We also defer and expense commissions paid to retail distributors related to new card sales ratably over the
average card lifetime, which is currently five months for our GPR cards and five months for gift cards.
We report our different types of revenues on a gross or net basis based on our assessment of whether we act as
a principal or an agent in the transaction. To the extent we act as a principal in the transaction, we report revenues on
a gross basis. In concluding whether or not we act as a principal or an agent, we evaluate whether we have the
substantial risks and rewards under the terms of the revenue-generating arrangements, whether we are the party
responsible for fulfillment of the services purchased by the cardholders, and other factors. For most of our significant
revenue-generating arrangements, including GPR and gift cards, we recognize revenues on a gross basis. As it relates
to our tax refund processing services, we act as an agent in these transactions and record revenues on a net basis.
Generally, customers have limited rights to a refund of the new card fee or a cash transfer fee. We have elected
to recognize revenues prior to the expiration of the refund period, but reduce revenues by the amount of expected
refunds, which we estimate based on actual historical refunds.
On occasion, we enter into incentive agreements with our retail distributors and offer incentives to customers
designed to increase product acceptance and sales volume. We record these incentives, including the issuance of
equity instruments, as a reduction of revenues and recognize them over the period the related revenues are recognized
or as services are rendered, as applicable.
Stock-Based Compensation
We record employee stock-based compensation expense based on the grant-date fair value. For stock options
and stock purchases under our employee stock purchase plan, we base compensation expense on fair values estimated
at the grant date using the Black-Scholes option-pricing model. For stock awards, including restricted stock units, we
base compensation expense on the fair value of our Class A common stock at the grant date. We recognize
compensation expense for awards with only service conditions that have graded vesting schedules on a straight-line
basis over the vesting period of the award. Vesting is based upon continued service to our company.
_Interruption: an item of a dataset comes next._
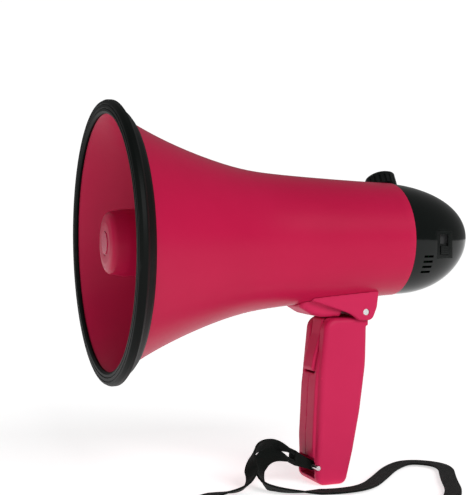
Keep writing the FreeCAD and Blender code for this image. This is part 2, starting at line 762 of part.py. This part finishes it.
save("handle_bracket", make_bracket())
save("bracket_screws", make_bracket_screws())
save("pivot_pin", make_pivot_pin())
handle = make_handle_solid()
save("handle_near_shell", handle.common(box(-60, 60, -30, 0, -5, 130)))
save("handle_far_shell", handle.common(box(-60, 60, 0, 30, -5, 130)))
save("handle_screws", make_handle_screws())
save("trigger", make_trigger())
save("trigger_pin", rod(trigger_pin_r, V(trigger_pivot_x, -9.5, trigger_pivot_z),
                        V(trigger_pivot_x, 9.5, trigger_pivot_z)))
save("trigger_spring", make_trigger_spring())
save("micro_switch", make_micro_switch())
save("strap_pin", rod(strap_pin_r, V(strap_pin_x, -14.6, strap_pin_z), V(strap_pin_x, 14.6, strap_pin_z)))
save("strap_loop", make_strap_loop())
save("wrist_strap", make_strap())
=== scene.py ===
"""Looks of the handheld megaphone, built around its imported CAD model.  Metres, +Z up, bell towards -X."""
import json
import math
import bpy
import numpy as np
from mathutils import Matrix, Vector


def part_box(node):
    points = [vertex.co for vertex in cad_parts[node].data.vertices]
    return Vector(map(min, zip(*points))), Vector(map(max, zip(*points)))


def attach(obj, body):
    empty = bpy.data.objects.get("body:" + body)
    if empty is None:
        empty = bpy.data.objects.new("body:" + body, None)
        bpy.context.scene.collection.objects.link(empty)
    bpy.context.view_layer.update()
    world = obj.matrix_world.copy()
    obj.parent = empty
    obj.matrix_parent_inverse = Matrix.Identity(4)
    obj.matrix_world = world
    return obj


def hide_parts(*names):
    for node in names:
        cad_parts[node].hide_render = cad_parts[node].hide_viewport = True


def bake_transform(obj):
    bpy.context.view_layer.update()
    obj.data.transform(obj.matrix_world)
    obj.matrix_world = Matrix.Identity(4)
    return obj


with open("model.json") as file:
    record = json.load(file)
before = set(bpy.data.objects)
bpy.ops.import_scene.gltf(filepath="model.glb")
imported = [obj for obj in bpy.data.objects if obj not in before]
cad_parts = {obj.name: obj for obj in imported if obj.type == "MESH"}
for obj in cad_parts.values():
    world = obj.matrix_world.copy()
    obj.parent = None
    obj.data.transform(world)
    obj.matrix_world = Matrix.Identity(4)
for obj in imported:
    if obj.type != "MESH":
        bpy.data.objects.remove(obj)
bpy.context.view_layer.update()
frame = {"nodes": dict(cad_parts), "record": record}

scene = bpy.context.scene
MM = 0.001

# ---- places worked out from the frame ---------------------------------------------------------
# Stations count along the horn from its mouth.  Stations and radii are in millimetres.
SHELL_STATION = 1.5        # where the bell shell starts, behind the mouth
RIM_WIDTH = 8.1            # the rubber rim, from its inner to its outer edge
CUP_RADIUS, CUP_BACK = 19.5, 50.0
shell_low, shell_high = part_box("bell_shell")
rim_low, rim_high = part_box("bell_bumper")
AXIS_Z = (shell_low.z + shell_high.z) / 2
MOUTH_X = shell_low.x - SHELL_STATION * MM
RIM_EDGE = (rim_high.y - rim_low.y) / 2 / MM
RIM_LIP = RIM_EDGE - RIM_WIDTH

# ---- camera -----------------------------------------------------------------------------------
CAMERA_PLACE = Vector((-0.2792, -0.5931, 0.1565))
CAMERA_YAW = math.radians(20.58)
CAMERA_PITCH = math.radians(0.93)      # looking down
CAMERA_ROLL = math.radians(-0.59)
CAMERA_LENS, SENSOR_WIDTH = 76.4, 36


def add_camera():
    level = math.cos(CAMERA_PITCH)
    forward = Vector((math.sin(CAMERA_YAW) * level, math.cos(CAMERA_YAW) * level, -math.sin(CAMERA_PITCH)))
    right = Vector((math.cos(CAMERA_YAW), -math.sin(CAMERA_YAW), 0))
    up = right.cross(forward)
    turned_right = right * math.cos(CAMERA_ROLL) + up * math.sin(CAMERA_ROLL)
    turned_up = up * math.cos(CAMERA_ROLL) - right * math.sin(CAMERA_ROLL)
    data = bpy.data.cameras.new("camera")
    data.lens = CAMERA_LENS
    data.sensor_width = SENSOR_WIDTH
    data.clip_start = 0.01
    camera = bpy.data.objects.new("camera", data)
    scene.collection.objects.link(camera)
    axes = Matrix((turned_right, turned_up, -forward)).transposed()
    camera.matrix_world = Matrix.Translation(CAMERA_PLACE) @ axes.to_4x4()
    scene.camera = camera


# ---- materials --------------------------------------------------------------------------------
class Surface:
    """A node material with short calls for the nodes used here."""

    def __init__(self, name, coordinates="Object"):
        self.material = bpy.data.materials.new(name)
        self.material.use_nodes = True
        self.nodes = self.material.node_tree.nodes
        self.links = self.material.node_tree.links
        self.shader = self.nodes["Principled BSDF"]
        self.place = self.nodes.new("ShaderNodeTexCoord").outputs[coordinates]

    def noise(self, scale, detail=3.0, stretch=None):
        node = self.nodes.new("ShaderNodeTexNoise")
        node.inputs["Scale"].default_value = scale
        node.inputs["Detail"].default_value = detail
        place = self.place
        if stretch:
            mapping = self.nodes.new("ShaderNodeMapping")
            mapping.inputs["Scale"].default_value = stretch
            self.links.new(place, mapping.inputs["Vector"])
            place = mapping.outputs["Vector"]
        self.links.new(place, node.inputs["Vector"])
        return node.outputs["Fac"]

    def wave(self, scale, direction, profile="SIN", distortion=0.0):
        node = self.nodes.new("ShaderNodeTexWave")
        node.bands_direction = direction
        node.wave_profile = profile
        node.inputs["Scale"].default_value = scale
        node.inputs["Distortion"].default_value = distortion
        self.links.new(self.place, node.inputs["Vector"])
        return node.outputs["Fac"]

    def ramp(self, value, stops):
        node = self.nodes.new("ShaderNodeValToRGB")
        elements = node.color_ramp.elements
        while len(elements) < len(stops):
            elements.new(0.5)
        for element, (position, colour) in zip(elements, stops):
            element.position = position
            element.color = (*colour, 1)
        self.links.new(value, node.inputs["Fac"])
        return node.outputs["Color"]

    def math(self, operation, a, b):
        node = self.nodes.new("ShaderNodeMath")
        node.operation = operation
        for socket, value in zip(node.inputs, (a, b)):
            if isinstance(value, float):
                socket.default_value = value
            else:
                self.links.new(value, socket)
        return node.outputs["Value"]

    def spread(self, value, low, high):
        node = self.nodes.new("ShaderNodeMapRange")
        node.inputs["To Min"].default_value = low
        node.inputs["To Max"].default_value = high
        self.links.new(value, node.inputs["Value"])
        return node.outputs["Result"]

    def mix(self, factor, a, b):
        node = self.nodes.new("ShaderNodeMix")
        node.data_type = "RGBA"
        self.links.new(factor, node.inputs["Factor"])
        for socket, value in ((node.inputs["A"], a), (node.inputs["B"], b)):
            if isinstance(value, tuple):
                socket.default_value = (*value, 1)
            else:
                self.links.new(value, socket)
        return node.outputs["Result"]

    def edges(self, low, high):
        """0 on flats and 1 on worn convex edges."""
        geometry = self.nodes.new("ShaderNodeNewGeometry")
        node = self.nodes.new("ShaderNodeMapRange")
        node.inputs["From Min"].default_value = low
        node.inputs["From Max"].default_value = high
        self.links.new(geometry.outputs["Pointiness"], node.inputs["Value"])
        return node.outputs["Result"]

    def bump(self, height, strength, distance=0.0002):
        node = self.nodes.new("ShaderNodeBump")
        node.inputs["Strength"].default_value = strength
        node.inputs["Distance"].default_value = distance
        self.links.new(height, node.inputs["Height"])
        self.links.new(node.outputs["Normal"], self.shader.inputs["Normal"])

    def finish(self, colour, roughness, **fixed):
        self.links.new(colour, self.shader.inputs["Base Color"])
        self.links.new(roughness, self.shader.inputs["Roughness"])
        for name, value in fixed.items():
            self.shader.inputs[name.replace("_", " ")].default_value = value
        return self.material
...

For performance based awards, we recognize compensation cost for the restricted stock units if and when we
conclude it is probable that the performance will be satisfied, over the requisite service period based on the grant-date
fair value of the stock. We reassess the probability of vesting at each reporting period and adjust compensation expense
based on the probability assessment. For market based restricted stock units, we base compensation expense on
the fair value estimated at the date of grant using a Monte Carlo simulation or similar lattice model. We recognize
compensation expense over the requisite service period regardless of the market condition being satisfied, provided
that the requisite service has been provided, since the estimated grant date fair value already incorporates the probability
of outcomes that the market condition will be achieved.
We measure the fair value of equity instruments issued to non-employees as of the earlier of the date a performance
commitment has been reached by the counterparty or the date performance is completed by the counterparty. We
determine the fair value using the Black-Scholes option-pricing model or the fair value of our Class A common stock,
as applicable, and recognize related expense in the same periods that the goods or services are received.